Incidentally, I have a mortgage, and I vote. I went to University have a professional qualification and have held public office. These were not considered 'female' activities - even in my lifetime a woman couldn't get a mortgage without a husband or father to guarantee it. I have sometimes wanted the opportunities that are open to men but not to women. I have sometimes cursed aspects of my body - some aspects are distinctly female and some are largely gender neutral. None of these things make me male, or a transman, they just make me a woman who dwells within the range of attributes and behaviours common to most, many or some women.
In the USA it seems, there are strict laws governing sex segregation in what they call 'bathrooms'. I'm not aware of any similar law in the UK, although there is convention, and context.
Three anecdotes.
- When I was a teenager, as a family we were travelling on the motorway and stopped at Services. My mother, sister and I came out of the Ladies to meet my father and brother. My mother was approached by a man and woman. The woman carried a white stick, and the man asked my mother if she'd mind escorting her into the Ladies. Cleverly picking a respectable family woman, even though she wasn't wearing her 'Trust Me, I'm a Social Worker' t-shirt. My father, an engineer, later remarked in jest that, actually, as the woman was blind, it wouldn't be a problem for her going into the Gents. But this was a new experience for us, and one often-rehearsed for them.
- A few years ago, at the theatre, my friend was audibly grumbling about the long queues outside the women's loos, compared to none outside the men's. A man overheard her, he was stood guard outside the men's, and confessed to my friend that his wife was in the men's. This problem can be seen at most theatres and venues up and down the land. (Always fun at the ROH for Wagner, when the men's queue unusually exceeds the women's. A kd lang concert, on the other hand...)
- Last year, we parked up in Hertford and I declared I wanted a wee before setting off on a several mile walk. I went in the public conveniences and met Jimmy outside. He said the men's were locked. I said there was no one in the Ladies, I'd stand guard, as he went in. As it happened, no woman approached the loos, but I'm sure that if they had, they would have understood my 'standing guard'.
These three anecdotes are mere illustrations as to the sometimes difficulties in sex-differentiated loos.
There is a really strong argument for having gender neutral loos in addition to single sex loos. More and more places do. They're often called 'Disabled' loos, but perhaps should be called 'accessible'. Accessible for people without visible mobility problems but needing an integrated bathroom eg mooncup users. Or parents supervising small children of the opposite sex - particularly fathers supervising small daughters. Or carers of opposite sex adults. But opening up 'disabled' loos, can in some contexts, lead to them not being accessible to people who absolutely have no other options.

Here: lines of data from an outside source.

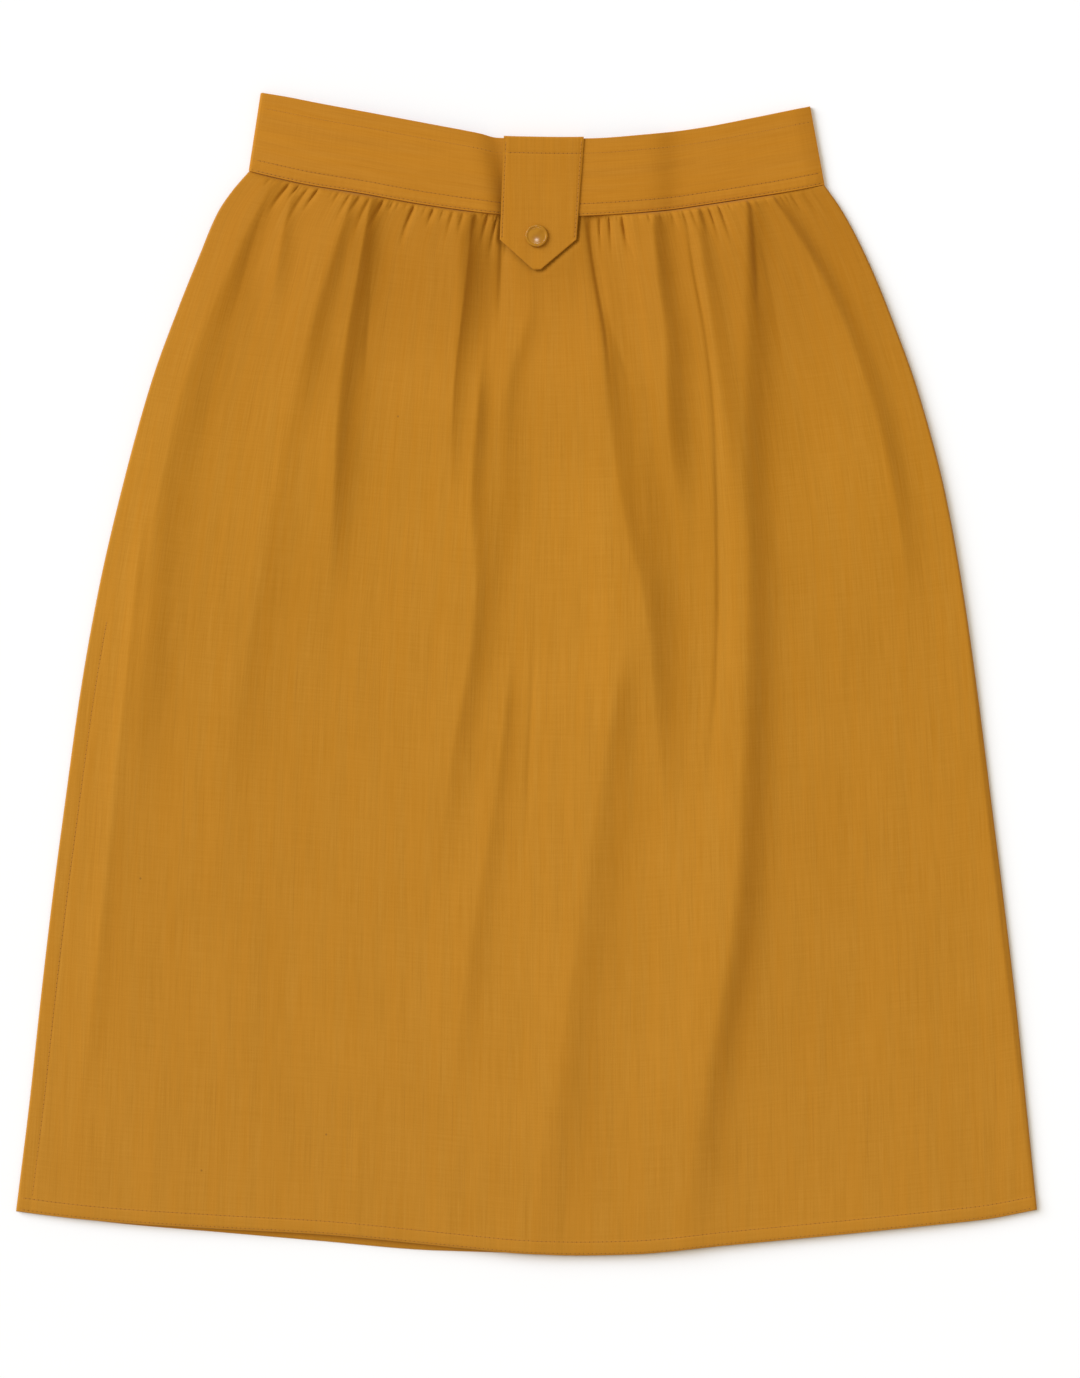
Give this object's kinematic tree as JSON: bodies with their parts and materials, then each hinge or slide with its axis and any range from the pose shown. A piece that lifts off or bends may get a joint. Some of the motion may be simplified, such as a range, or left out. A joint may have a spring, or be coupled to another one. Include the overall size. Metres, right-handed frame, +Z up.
{
  "type": "a-line skirt",
  "caption": "A-line skirt lying flat, gathered into a folded waistband, with a pointed tab held down by a domed button.",
  "frame": {"origin": "on the surface the skirt lies on, under the middle of its box", "axes": "+Y from the hem to the waist, +X to the right as the front is looked at, +Z up out of the surface"},
  "size_m": [0.634, 0.722, 0.0194],
  "materials": {
    "skirt_cloth": "slubbed plain weave, matt with a faint sheen",
    "band_cloth": "the same cloth, pressed and interfaced, with stitched edges",
    "button_plastic": "glossy, dyed to match the cloth"
  },
  "bodies": {
    "root": {"front_panel": "skirt_cloth", "back_panel": "skirt_cloth", "waistband": "band_cloth", "tab": "band_cloth", "button": "button_plastic"}
  },
  "joints": []
}
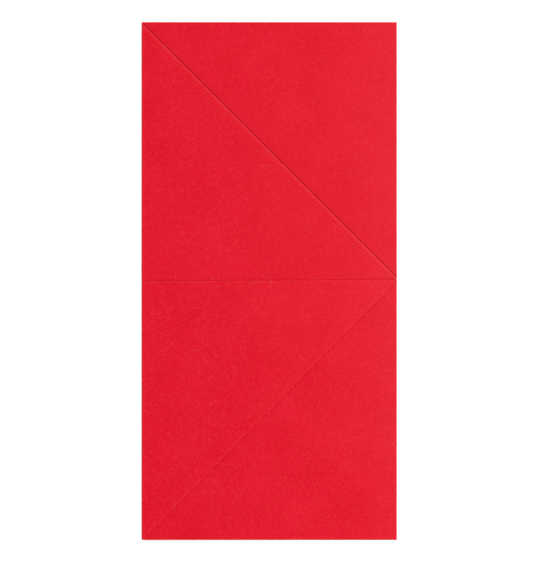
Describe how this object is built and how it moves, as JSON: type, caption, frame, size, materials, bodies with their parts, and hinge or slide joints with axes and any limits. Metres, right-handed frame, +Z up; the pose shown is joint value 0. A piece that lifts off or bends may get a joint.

I haven't encountered intimidating behaviour by men in women's loos. I have only really encountered them in drunken situations - being in a local pub and collapsing laughing with the woman on the next table as her very very very drunk soldier husband (on his last night of leave) headed straight for the women's. But other women have experienced threatening behaviour and sexual assault by men in women's loos. And I was followed into 'gender neutral' loos by a predatory male (who, it turned out, had been sacked by the restaurant I was visiting and had sneaked in on the manager's day off).
I hate pubescent boys being in women's changing rooms. I'm happy to go from shower to locker with a towel wrapped precariously around me in an all-woman changing rooms. I certainly don't want to be stared at by a man, or, frankly, to see penises on display (I'm not offended or scared, I just don't want). I certainly don't want men who state that they are transgender to be allowed into changing rooms, alongside self-conscious adolescent girls and post-menopausal women. Maybe they do genuinely feel that they are women (whatever that means...!), but how we can possibly know that they're not voyeurs or opportunist sexual predators?
There are enough barriers in society already to girls and women being physically active. I don't see how allowing physically intact males to share their changing space will improve the situation. And you only have to see the queues in public places to see how poorly women are already served by toilets, relative to men. (On average women take longer, because of cubicles vs urinals, let alone when menstruating). I wonder how many women would feel comfortable washing out reusable sanitary protection in a room where men can enter freely, unconstrained by long-standing convention.
As I said above, I strongly feel that people who have made the difficult decision to transition from one sex to another should be free from discrimination, and I would wish to support and show solidarity.
But it seems that any man who wants to jump on a bandwagon or prove his 'right on' credentials, can claim to be female, perhaps only at weekends (where it doesn't reduce his inbuilt advantage in a patriarchal society/career structure). I can't accept this. It's yet another example of Men's Rights Activists claiming special status based on their perceived lack of privilege. They have decided, as men (who pretend that they feel like women), they should be allowed in to women's facilities, irrespective of what women want. And one man's desire is considered more important than the needs, not just of one woman but of many. Sounds a lot like unreconstructed misogyny to me.
Frankly, if you're a man who pretends to 'feel' like a woman, and can't feel the inherent problem, you've just demonstrated that you have no idea how it feels to be an awkward body-conscious teenage girl or an older woman dismayed at her failure to meet society's standards.
And when you see privileged males, such as rock stars whom I normally respect, arguing for the right for men to enter women's loos, I'm tempted to ask, do they want this right for themselves, and if so, is this because they are predatory? Or, more likely, are they decent blokes, who wouldn't go in a women's loos - except in unusual circumstances, with a 'stand guard' - and don't understand the reasons for their reticence - ie, that being decent and non-predatory, they can't see a reason to encroach on a space they don't belong in? I'm fairly sure that if women were to wander regularly into men's loos, where men get their willies out in full view of other users, most men would be at least non-plussed, if not perplexed and possibly downright angry. Because this isn't about women wanting to encroach on men's space but men demanding access to women-only space.